Depuis que des écomusées italiens (et parfois des universités ou d'autres institutions liées au patrimoine de ce pays) me font l'honneur de m'inviter et de m'ouvrir leurs territoires et leurs projets, j'ai découvert l'importance du paysage, comme patrimoine, mais aussi du patrimoine comme paysage.

Comme tout le monde, j'aime regarder un beau paysage, ou bien je suis frappé par un paysage intéressant (industriel ou minier par exemple), ou encore je déplore des changements qui enlaidissent un paysage auquel je suis habitué. C'était donc une attitude au premier degré, d'ordre purement affectif et esthétique.

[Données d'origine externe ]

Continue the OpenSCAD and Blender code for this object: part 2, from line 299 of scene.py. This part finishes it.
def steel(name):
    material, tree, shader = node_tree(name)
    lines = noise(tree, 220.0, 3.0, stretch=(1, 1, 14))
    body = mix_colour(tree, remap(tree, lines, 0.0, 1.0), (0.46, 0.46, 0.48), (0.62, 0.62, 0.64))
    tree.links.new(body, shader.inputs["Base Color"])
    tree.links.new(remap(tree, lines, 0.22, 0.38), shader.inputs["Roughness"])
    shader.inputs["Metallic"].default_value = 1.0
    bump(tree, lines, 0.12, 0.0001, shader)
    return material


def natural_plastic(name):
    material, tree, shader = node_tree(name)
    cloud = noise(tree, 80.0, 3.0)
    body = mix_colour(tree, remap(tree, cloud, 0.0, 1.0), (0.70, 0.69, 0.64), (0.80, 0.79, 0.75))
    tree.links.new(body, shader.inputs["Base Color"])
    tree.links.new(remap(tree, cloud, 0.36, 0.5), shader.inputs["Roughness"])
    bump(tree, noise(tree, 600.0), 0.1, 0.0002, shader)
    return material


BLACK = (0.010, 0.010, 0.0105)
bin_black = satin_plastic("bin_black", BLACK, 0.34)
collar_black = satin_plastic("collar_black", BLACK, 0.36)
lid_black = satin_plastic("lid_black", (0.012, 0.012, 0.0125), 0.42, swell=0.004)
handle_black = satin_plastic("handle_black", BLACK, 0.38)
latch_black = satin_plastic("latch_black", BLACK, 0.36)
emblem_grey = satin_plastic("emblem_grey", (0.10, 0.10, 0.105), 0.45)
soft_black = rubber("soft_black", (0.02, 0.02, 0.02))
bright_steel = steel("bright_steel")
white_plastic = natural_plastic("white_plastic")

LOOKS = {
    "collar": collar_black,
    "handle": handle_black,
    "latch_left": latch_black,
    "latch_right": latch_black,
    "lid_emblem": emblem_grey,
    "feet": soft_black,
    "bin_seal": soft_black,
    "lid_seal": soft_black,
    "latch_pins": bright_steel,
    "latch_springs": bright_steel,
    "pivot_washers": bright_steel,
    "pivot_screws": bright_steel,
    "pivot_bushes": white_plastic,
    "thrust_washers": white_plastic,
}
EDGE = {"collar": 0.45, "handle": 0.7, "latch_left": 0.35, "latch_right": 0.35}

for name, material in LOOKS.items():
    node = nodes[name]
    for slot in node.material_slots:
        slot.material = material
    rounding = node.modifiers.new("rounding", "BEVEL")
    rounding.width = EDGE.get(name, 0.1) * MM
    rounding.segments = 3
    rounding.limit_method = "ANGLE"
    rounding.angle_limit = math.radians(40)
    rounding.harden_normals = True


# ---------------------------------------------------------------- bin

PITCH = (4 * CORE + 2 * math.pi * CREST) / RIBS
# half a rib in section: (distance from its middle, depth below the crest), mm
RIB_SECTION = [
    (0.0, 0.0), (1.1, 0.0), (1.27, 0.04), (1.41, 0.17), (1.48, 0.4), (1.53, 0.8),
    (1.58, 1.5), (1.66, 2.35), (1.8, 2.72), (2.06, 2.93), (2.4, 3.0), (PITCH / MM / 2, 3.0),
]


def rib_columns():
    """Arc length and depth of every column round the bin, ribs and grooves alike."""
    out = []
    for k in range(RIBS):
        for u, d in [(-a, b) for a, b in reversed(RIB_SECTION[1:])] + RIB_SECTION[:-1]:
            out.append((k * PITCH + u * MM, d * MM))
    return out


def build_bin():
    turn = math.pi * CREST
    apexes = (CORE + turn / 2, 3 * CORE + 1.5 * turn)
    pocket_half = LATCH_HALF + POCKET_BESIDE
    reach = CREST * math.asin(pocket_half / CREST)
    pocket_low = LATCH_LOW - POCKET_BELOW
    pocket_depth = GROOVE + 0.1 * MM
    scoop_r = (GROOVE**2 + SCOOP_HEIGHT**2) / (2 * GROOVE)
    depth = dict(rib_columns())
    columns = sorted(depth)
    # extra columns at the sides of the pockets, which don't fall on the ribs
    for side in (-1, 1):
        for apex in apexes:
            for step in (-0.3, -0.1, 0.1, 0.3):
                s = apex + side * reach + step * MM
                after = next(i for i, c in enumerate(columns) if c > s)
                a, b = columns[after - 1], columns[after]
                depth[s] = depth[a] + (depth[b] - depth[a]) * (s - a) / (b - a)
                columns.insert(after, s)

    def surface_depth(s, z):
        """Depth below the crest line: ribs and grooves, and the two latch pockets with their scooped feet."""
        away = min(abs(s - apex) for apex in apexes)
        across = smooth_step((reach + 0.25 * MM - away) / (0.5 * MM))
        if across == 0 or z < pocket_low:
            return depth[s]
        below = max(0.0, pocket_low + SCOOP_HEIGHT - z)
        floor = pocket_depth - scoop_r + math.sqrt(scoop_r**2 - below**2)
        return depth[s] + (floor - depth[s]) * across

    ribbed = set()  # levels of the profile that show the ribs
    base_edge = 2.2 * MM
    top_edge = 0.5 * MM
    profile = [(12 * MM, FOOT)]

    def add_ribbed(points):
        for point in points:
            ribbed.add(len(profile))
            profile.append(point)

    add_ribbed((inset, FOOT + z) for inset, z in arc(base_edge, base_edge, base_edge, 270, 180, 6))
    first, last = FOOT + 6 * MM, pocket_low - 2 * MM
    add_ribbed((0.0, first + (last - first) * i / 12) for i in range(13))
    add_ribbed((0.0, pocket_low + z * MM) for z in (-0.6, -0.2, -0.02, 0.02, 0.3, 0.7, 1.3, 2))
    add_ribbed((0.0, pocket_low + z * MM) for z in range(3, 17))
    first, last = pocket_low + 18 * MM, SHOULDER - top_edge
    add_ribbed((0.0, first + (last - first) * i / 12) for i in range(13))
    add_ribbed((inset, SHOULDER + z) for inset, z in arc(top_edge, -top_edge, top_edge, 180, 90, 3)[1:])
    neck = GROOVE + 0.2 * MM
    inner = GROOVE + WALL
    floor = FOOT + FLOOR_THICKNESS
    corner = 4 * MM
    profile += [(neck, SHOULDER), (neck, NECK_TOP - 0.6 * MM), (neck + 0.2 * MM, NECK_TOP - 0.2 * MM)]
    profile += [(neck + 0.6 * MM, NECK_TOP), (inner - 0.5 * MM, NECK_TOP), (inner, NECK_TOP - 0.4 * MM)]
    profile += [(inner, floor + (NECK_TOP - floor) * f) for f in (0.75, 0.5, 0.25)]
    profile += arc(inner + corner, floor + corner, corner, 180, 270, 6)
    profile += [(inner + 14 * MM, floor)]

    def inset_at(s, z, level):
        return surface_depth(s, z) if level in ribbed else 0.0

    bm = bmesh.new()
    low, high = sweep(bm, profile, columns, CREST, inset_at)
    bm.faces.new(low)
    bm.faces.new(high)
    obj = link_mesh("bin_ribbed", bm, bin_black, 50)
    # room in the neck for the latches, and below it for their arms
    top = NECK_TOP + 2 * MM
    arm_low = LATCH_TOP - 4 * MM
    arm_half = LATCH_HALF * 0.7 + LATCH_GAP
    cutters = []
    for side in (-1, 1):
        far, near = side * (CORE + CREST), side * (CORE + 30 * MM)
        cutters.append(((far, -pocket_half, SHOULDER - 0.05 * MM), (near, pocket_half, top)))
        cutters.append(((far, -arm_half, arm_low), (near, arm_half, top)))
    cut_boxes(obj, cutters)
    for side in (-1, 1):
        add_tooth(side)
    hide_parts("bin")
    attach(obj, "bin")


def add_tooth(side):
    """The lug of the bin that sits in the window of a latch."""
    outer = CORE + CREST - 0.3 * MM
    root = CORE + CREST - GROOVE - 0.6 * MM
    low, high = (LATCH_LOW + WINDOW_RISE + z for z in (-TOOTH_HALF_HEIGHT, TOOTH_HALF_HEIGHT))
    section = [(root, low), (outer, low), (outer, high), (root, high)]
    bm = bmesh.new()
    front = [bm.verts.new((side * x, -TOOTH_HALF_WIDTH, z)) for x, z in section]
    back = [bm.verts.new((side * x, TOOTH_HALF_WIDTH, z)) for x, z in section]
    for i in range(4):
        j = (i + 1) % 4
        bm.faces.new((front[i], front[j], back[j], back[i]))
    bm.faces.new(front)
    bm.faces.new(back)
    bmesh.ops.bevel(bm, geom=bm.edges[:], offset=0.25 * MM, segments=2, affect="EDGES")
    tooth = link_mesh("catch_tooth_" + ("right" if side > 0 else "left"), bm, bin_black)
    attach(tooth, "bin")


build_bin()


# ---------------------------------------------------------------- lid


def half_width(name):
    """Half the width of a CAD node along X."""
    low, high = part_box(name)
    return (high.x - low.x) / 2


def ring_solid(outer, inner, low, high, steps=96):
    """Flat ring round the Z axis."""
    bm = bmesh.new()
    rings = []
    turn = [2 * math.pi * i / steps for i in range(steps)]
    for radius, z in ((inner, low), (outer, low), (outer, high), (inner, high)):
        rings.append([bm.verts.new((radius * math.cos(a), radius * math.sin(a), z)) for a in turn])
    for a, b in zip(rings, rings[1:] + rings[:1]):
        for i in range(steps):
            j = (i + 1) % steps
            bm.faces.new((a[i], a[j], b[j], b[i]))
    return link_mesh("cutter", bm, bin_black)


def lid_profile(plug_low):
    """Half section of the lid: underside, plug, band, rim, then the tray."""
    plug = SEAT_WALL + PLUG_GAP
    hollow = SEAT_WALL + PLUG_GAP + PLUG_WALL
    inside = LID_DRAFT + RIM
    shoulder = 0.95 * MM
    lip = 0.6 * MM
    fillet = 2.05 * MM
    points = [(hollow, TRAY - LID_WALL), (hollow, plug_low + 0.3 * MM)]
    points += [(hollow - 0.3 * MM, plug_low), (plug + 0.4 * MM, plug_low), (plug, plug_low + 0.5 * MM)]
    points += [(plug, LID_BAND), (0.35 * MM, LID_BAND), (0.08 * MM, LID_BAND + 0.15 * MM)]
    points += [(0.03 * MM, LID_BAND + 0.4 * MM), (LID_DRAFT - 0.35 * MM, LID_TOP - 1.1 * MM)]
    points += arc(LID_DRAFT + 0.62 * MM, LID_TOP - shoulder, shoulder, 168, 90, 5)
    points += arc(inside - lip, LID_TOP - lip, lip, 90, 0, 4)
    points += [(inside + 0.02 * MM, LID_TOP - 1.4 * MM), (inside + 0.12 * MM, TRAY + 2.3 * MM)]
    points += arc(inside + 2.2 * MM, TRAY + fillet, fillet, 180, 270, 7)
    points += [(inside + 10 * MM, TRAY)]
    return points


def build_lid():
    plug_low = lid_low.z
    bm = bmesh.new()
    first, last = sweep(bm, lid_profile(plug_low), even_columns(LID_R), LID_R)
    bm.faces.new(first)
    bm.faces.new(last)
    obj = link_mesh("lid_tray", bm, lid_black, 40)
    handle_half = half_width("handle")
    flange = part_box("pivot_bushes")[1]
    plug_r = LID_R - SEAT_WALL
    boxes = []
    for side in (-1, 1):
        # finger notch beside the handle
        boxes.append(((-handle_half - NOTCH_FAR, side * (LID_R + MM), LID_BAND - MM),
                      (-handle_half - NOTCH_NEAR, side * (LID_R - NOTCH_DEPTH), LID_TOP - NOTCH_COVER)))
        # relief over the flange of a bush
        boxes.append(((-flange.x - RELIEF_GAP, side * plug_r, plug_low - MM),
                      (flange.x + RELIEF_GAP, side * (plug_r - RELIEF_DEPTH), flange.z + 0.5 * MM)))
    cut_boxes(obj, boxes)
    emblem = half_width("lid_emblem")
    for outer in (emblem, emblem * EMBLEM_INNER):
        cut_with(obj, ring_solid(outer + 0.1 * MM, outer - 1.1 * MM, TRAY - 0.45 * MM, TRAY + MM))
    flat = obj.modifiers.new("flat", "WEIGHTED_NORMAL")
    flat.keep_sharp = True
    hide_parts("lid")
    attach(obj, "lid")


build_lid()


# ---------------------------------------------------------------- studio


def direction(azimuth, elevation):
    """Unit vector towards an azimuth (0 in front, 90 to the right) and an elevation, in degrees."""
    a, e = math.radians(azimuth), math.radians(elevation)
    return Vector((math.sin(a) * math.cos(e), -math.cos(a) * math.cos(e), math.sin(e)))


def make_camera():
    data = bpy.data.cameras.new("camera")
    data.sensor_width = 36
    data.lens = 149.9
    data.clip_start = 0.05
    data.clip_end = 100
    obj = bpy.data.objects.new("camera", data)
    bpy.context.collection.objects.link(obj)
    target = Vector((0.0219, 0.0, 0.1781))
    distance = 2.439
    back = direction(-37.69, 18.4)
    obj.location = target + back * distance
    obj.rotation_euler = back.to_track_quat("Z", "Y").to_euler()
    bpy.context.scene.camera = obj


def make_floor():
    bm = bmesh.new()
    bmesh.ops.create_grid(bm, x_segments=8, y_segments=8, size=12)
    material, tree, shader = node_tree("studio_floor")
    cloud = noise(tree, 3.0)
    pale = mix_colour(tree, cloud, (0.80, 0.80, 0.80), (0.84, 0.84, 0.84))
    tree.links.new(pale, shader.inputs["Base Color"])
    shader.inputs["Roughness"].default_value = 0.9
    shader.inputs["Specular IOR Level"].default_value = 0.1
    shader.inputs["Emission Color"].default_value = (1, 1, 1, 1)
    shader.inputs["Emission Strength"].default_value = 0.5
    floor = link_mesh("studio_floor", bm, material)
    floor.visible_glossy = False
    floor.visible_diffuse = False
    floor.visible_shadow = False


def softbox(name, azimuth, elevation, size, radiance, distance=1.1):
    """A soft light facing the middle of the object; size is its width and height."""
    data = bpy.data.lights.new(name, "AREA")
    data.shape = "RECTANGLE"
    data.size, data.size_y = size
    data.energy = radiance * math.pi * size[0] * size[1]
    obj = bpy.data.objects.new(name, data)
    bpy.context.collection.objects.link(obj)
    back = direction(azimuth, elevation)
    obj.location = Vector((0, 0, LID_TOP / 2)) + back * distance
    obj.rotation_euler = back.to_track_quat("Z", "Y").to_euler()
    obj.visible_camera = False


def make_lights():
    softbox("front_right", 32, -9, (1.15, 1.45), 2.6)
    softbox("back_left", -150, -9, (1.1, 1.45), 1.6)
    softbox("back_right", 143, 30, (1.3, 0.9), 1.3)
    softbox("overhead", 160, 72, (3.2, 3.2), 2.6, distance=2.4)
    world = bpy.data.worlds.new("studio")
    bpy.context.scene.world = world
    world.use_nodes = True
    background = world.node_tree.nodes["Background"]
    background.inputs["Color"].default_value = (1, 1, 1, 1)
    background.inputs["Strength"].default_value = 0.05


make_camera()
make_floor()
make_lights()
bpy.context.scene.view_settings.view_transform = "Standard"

En Italie, j'ai découvert la "Convention européenne du paysage" (Florence, 2000) qui dit, à son article 1 :

«Paysage» désigne une partie de territoire telle que perçue par les populations, dont le caractère résulte de l'action de facteurs naturels et/ou humains et de leurs interrelations...

Pour moi, le paysage est devenu autre chose, une composante de la culture vivante de la population du territoire et non un point de vue "touristique". Dans un monde où, comme le disait Jean Blanc, l'un des inventeurs des parcs nationaux français, il n'y a pas un mètre carré de sol qui n'ait été transformé directement ou indirectement par l'action humaine, le paysage est nécessairement le résultat de l'interaction entre l'homme et la nature. C'est encore plus évident en ces jours de débats dans la COP21 qui tentent de remédier aux conséquences des comportements humains sur notre planète commune et donc sur nos territoires et nos paysages.

Une première conséquence est de faire du paysage un tout qui englobe la totalité des éléments du patrimoine matériel d'un territoire, du moins dans la mesure où ils sont perçus comme tels par la population (la communauté dans son ensemble).

Cela implique, me semble-t-il, que ces éléments de patrimoine n'ont de sens que solidairement, par leur appartenance à un paysage. Cela va à l'encontre de la notion de protection de monuments ou sites isolés de leur contexte, en raison de facteurs indépendants de la population, du territoire et du reste du patrimoine.

La notion de perception par la population exige aussi que celle-ci ait conscience à la fois du paysage dans sa globalité et de ses composantes dans leurs individualités. Et "conscience" signifie que la population (et chacun ses membres, à titre individuel comme à titre collectif, possède une capacité de regard, un sens critique, une pleine possession de sa culture vivante.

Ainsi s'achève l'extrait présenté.